What is needed |
Beneath this instruction is a block of data; output from it exactly the lines that run from the one containing "cad_parts[node].hide_render = cad_parts[node].hide_viewport" through the one containing "bpy.context.view_layer.objects.active = piece", inclusive.

Provided entries |
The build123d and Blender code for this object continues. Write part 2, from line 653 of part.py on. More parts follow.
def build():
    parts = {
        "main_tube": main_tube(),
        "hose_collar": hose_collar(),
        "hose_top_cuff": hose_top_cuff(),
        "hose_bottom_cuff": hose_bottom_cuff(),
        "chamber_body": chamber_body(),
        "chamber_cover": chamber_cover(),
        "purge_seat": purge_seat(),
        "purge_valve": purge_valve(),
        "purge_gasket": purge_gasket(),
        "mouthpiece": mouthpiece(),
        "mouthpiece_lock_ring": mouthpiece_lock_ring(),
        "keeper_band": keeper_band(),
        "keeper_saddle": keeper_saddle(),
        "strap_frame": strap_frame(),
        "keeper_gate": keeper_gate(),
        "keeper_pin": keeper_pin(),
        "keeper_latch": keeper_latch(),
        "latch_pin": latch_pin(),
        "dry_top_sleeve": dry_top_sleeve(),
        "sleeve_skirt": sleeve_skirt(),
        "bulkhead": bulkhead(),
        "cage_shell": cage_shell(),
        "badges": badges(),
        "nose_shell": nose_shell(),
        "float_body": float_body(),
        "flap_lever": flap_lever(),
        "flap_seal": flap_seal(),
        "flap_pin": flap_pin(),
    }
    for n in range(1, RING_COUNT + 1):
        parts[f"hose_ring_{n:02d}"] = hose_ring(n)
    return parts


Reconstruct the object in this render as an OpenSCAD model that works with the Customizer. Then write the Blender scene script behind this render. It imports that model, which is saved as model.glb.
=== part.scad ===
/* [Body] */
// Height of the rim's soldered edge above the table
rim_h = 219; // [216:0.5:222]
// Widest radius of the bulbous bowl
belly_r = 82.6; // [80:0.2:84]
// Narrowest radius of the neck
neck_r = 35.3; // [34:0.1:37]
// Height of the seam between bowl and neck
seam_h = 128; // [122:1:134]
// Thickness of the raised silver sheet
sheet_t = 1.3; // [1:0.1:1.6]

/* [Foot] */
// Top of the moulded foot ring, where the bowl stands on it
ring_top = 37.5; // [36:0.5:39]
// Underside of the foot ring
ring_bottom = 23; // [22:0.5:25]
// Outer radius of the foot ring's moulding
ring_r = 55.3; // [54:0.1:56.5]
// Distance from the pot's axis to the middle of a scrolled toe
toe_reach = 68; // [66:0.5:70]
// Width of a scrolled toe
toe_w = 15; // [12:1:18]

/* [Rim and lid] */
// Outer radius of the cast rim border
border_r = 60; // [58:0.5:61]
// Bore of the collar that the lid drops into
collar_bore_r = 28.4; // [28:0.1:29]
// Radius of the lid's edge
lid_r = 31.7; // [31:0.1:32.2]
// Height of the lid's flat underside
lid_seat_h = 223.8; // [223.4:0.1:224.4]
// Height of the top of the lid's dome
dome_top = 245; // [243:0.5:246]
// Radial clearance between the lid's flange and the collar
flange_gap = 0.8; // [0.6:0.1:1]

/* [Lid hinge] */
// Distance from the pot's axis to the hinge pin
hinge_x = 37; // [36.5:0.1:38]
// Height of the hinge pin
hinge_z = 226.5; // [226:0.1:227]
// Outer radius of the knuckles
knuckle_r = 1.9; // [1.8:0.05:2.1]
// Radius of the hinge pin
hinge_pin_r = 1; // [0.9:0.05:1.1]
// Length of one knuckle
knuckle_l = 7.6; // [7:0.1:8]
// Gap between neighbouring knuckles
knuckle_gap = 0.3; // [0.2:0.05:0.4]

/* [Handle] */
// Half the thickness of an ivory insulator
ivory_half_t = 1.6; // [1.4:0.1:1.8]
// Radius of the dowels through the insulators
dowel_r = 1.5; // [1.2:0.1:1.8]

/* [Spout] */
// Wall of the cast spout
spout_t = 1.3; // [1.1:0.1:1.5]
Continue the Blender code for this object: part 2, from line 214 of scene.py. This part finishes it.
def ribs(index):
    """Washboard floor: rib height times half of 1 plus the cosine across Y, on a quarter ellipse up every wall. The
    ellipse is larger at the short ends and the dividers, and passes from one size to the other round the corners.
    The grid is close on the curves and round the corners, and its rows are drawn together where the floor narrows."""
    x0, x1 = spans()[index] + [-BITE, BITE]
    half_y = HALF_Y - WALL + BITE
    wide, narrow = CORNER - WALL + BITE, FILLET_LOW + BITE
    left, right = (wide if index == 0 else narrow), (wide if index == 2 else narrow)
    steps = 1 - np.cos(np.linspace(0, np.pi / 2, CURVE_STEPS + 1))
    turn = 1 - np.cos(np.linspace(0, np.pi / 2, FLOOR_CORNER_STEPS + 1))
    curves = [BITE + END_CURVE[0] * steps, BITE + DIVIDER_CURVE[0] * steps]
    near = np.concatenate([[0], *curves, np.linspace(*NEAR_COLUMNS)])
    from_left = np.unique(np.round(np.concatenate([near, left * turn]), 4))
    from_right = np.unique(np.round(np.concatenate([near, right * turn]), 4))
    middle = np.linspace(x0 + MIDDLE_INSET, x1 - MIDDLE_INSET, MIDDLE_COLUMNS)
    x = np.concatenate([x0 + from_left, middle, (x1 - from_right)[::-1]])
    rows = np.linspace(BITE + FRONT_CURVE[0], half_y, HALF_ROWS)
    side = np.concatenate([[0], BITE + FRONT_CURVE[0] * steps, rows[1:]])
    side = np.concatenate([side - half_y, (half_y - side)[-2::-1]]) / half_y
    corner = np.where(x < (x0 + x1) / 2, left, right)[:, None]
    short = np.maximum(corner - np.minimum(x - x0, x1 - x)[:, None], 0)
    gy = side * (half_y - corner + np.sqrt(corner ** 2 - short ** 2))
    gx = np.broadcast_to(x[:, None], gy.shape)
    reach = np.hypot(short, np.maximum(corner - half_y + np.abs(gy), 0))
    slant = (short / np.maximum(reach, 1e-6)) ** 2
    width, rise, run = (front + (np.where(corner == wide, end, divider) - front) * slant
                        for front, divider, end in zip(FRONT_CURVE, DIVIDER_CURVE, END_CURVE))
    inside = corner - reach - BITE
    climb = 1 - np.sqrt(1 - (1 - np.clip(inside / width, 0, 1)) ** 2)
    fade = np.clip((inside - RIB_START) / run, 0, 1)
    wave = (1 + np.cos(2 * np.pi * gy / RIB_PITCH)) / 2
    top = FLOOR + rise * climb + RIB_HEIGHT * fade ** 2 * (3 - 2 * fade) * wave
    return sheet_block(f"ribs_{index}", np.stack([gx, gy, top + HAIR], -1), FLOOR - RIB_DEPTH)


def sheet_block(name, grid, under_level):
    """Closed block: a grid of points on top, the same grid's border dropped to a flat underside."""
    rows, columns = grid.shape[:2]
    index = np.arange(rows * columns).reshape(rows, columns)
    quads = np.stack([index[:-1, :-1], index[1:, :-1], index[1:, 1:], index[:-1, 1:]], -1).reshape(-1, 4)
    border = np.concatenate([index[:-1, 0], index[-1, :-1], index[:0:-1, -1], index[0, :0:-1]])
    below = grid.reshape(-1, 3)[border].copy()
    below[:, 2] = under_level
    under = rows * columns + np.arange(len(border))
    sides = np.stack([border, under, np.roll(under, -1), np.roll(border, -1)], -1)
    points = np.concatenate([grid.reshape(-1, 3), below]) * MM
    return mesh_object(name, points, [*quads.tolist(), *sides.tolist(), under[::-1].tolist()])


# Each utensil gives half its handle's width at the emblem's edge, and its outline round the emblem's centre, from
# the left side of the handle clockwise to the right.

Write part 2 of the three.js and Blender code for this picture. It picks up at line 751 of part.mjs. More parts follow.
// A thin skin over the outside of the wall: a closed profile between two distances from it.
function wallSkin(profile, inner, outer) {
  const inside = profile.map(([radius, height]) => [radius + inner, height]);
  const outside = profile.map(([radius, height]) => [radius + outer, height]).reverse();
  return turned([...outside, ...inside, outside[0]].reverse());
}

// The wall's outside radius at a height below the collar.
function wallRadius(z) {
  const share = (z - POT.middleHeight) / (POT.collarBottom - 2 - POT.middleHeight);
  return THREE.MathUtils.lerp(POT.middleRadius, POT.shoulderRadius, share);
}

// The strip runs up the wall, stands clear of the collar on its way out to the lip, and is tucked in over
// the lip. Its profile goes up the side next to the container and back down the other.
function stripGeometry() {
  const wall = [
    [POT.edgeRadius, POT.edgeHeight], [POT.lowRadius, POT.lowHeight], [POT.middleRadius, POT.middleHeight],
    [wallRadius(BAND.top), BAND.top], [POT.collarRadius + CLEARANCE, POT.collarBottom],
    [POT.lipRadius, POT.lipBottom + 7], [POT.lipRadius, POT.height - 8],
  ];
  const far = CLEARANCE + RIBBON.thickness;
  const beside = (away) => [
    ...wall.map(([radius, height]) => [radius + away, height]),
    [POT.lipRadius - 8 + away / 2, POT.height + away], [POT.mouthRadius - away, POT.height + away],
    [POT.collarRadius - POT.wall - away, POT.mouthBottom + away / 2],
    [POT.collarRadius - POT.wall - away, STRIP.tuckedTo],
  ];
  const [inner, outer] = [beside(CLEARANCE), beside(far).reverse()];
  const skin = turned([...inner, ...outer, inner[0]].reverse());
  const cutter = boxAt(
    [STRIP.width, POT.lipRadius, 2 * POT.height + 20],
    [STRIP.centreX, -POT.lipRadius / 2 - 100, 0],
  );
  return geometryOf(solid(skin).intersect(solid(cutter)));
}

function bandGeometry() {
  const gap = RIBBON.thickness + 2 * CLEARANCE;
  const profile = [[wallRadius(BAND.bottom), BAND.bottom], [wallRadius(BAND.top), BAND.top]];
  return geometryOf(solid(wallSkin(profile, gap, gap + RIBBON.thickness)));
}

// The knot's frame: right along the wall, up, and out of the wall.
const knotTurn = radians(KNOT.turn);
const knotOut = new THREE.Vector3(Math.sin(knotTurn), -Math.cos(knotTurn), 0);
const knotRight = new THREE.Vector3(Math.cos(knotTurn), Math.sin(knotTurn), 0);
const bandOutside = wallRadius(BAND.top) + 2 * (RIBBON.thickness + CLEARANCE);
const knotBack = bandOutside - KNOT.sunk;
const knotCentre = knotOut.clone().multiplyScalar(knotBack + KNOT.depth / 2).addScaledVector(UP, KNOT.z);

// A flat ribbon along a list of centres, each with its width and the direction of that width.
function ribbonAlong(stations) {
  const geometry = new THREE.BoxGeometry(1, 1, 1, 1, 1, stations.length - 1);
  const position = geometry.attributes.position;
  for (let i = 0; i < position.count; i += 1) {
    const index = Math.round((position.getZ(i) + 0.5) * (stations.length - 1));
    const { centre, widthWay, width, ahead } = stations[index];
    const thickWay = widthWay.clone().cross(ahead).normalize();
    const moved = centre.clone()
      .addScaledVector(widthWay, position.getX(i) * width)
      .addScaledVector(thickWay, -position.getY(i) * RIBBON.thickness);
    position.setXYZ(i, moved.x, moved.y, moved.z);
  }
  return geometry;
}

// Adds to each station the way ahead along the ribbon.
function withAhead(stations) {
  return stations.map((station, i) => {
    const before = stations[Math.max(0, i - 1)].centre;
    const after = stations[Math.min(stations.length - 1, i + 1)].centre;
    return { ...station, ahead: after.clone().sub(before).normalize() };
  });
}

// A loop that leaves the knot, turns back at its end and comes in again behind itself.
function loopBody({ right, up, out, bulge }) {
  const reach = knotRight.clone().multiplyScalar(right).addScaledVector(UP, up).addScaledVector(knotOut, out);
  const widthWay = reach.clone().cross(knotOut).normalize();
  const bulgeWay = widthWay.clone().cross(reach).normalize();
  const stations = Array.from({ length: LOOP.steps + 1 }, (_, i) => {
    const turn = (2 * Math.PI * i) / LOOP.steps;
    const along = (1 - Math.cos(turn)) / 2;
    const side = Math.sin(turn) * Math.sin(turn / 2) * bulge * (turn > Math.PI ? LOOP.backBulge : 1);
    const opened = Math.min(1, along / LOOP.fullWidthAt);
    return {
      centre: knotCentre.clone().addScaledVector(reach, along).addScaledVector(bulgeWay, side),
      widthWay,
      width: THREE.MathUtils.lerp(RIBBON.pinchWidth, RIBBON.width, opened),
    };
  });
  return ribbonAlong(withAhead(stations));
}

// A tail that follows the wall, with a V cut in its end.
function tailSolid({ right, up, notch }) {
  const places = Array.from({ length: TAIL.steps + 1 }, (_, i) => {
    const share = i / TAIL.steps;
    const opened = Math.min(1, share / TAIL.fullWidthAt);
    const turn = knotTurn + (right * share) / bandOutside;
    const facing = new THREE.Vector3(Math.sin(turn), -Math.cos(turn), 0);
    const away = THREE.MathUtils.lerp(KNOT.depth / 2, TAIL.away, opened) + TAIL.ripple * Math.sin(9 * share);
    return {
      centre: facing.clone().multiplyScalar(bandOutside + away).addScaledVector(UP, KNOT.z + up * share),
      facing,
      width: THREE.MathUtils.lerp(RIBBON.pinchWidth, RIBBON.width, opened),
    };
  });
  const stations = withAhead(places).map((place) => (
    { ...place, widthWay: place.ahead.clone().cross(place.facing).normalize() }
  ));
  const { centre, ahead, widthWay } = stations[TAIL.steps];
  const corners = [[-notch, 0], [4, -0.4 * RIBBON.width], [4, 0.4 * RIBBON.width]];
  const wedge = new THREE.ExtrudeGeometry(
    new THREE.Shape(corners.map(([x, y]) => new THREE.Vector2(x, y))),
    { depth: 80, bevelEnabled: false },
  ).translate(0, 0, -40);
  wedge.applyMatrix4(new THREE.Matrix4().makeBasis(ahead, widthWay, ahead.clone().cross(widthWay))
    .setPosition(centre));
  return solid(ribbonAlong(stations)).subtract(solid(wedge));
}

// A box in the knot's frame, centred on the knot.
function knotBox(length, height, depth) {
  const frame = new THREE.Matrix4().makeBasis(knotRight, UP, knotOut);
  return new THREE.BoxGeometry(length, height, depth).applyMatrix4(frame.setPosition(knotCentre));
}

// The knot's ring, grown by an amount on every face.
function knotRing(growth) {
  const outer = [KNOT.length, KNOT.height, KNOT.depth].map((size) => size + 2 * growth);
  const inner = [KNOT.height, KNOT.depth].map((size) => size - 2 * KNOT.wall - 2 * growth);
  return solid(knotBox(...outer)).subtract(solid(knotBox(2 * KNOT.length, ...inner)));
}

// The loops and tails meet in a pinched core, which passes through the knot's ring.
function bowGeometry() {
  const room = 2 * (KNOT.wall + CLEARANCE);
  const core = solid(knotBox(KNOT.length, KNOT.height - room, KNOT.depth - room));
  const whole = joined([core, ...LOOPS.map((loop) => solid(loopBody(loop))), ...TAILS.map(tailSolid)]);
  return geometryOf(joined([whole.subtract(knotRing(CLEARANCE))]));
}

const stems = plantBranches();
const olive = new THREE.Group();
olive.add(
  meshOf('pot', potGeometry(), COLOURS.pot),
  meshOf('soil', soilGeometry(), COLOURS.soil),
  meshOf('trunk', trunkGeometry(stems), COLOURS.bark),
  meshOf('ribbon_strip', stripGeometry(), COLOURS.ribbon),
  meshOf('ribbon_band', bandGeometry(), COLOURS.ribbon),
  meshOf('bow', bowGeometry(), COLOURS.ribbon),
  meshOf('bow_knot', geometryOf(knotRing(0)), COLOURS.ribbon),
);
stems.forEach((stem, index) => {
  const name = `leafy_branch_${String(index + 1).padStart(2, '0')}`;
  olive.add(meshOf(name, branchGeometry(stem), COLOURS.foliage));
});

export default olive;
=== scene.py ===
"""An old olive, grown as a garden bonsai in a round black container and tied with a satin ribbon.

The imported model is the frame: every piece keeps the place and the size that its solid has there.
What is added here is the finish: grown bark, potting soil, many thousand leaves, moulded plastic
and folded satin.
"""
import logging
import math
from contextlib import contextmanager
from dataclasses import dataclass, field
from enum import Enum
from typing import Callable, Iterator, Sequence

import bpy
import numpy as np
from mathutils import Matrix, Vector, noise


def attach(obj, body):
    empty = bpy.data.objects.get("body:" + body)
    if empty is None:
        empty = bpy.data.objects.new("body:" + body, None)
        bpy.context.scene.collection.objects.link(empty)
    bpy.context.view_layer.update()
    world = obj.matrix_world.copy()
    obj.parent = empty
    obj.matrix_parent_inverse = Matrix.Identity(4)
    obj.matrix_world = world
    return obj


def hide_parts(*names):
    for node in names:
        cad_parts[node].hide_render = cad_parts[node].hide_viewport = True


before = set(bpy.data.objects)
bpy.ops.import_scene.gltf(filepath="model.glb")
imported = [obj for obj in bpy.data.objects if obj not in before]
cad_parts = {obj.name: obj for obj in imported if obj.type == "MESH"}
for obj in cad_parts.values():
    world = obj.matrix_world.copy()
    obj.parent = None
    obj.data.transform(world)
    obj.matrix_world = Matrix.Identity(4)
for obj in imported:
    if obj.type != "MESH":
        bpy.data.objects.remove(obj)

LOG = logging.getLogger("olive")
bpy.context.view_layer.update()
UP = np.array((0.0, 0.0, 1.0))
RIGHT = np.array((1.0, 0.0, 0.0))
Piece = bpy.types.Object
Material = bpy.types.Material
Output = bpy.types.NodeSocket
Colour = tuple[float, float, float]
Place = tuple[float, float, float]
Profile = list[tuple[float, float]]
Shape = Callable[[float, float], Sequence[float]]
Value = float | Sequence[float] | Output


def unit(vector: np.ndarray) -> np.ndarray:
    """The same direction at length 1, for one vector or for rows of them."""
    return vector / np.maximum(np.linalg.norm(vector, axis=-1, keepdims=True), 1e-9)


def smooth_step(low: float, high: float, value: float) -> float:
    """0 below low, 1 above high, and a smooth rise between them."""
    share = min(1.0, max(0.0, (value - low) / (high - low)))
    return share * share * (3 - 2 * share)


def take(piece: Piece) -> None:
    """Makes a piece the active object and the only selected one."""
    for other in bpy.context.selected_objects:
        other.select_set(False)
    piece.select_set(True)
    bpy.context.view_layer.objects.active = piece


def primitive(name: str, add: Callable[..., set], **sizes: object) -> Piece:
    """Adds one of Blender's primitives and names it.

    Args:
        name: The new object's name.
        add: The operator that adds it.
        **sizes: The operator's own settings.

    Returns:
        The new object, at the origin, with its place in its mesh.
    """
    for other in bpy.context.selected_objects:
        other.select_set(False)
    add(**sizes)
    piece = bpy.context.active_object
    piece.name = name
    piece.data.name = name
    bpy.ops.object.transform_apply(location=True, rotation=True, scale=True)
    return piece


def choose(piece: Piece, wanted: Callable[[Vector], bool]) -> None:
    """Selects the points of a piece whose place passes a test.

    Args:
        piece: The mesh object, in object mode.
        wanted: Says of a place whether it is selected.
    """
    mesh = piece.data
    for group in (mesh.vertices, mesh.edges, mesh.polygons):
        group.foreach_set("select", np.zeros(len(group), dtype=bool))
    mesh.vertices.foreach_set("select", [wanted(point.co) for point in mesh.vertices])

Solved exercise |
        cad_parts[node].hide_render = cad_parts[node].hide_viewport = True


before = set(bpy.data.objects)
bpy.ops.import_scene.gltf(filepath="model.glb")
imported = [obj for obj in bpy.data.objects if obj not in before]
cad_parts = {obj.name: obj for obj in imported if obj.type == "MESH"}
for obj in cad_parts.values():
    world = obj.matrix_world.copy()
    obj.parent = None
    obj.data.transform(world)
    obj.matrix_world = Matrix.Identity(4)
for obj in imported:
    if obj.type != "MESH":
        bpy.data.objects.remove(obj)

LOG = logging.getLogger("olive")
bpy.context.view_layer.update()
UP = np.array((0.0, 0.0, 1.0))
RIGHT = np.array((1.0, 0.0, 0.0))
Piece = bpy.types.Object
Material = bpy.types.Material
Output = bpy.types.NodeSocket
Colour = tuple[float, float, float]
Place = tuple[float, float, float]
Profile = list[tuple[float, float]]
Shape = Callable[[float, float], Sequence[float]]
Value = float | Sequence[float] | Output


def unit(vector: np.ndarray) -> np.ndarray:
    """The same direction at length 1, for one vector or for rows of them."""
    return vector / np.maximum(np.linalg.norm(vector, axis=-1, keepdims=True), 1e-9)


def smooth_step(low: float, high: float, value: float) -> float:
    """0 below low, 1 above high, and a smooth rise between them."""
    share = min(1.0, max(0.0, (value - low) / (high - low)))
    return share * share * (3 - 2 * share)


def take(piece: Piece) -> None:
    """Makes a piece the active object and the only selected one."""
    for other in bpy.context.selected_objects:
        other.select_set(False)
    piece.select_set(True)
    bpy.context.view_layer.objects.active = piece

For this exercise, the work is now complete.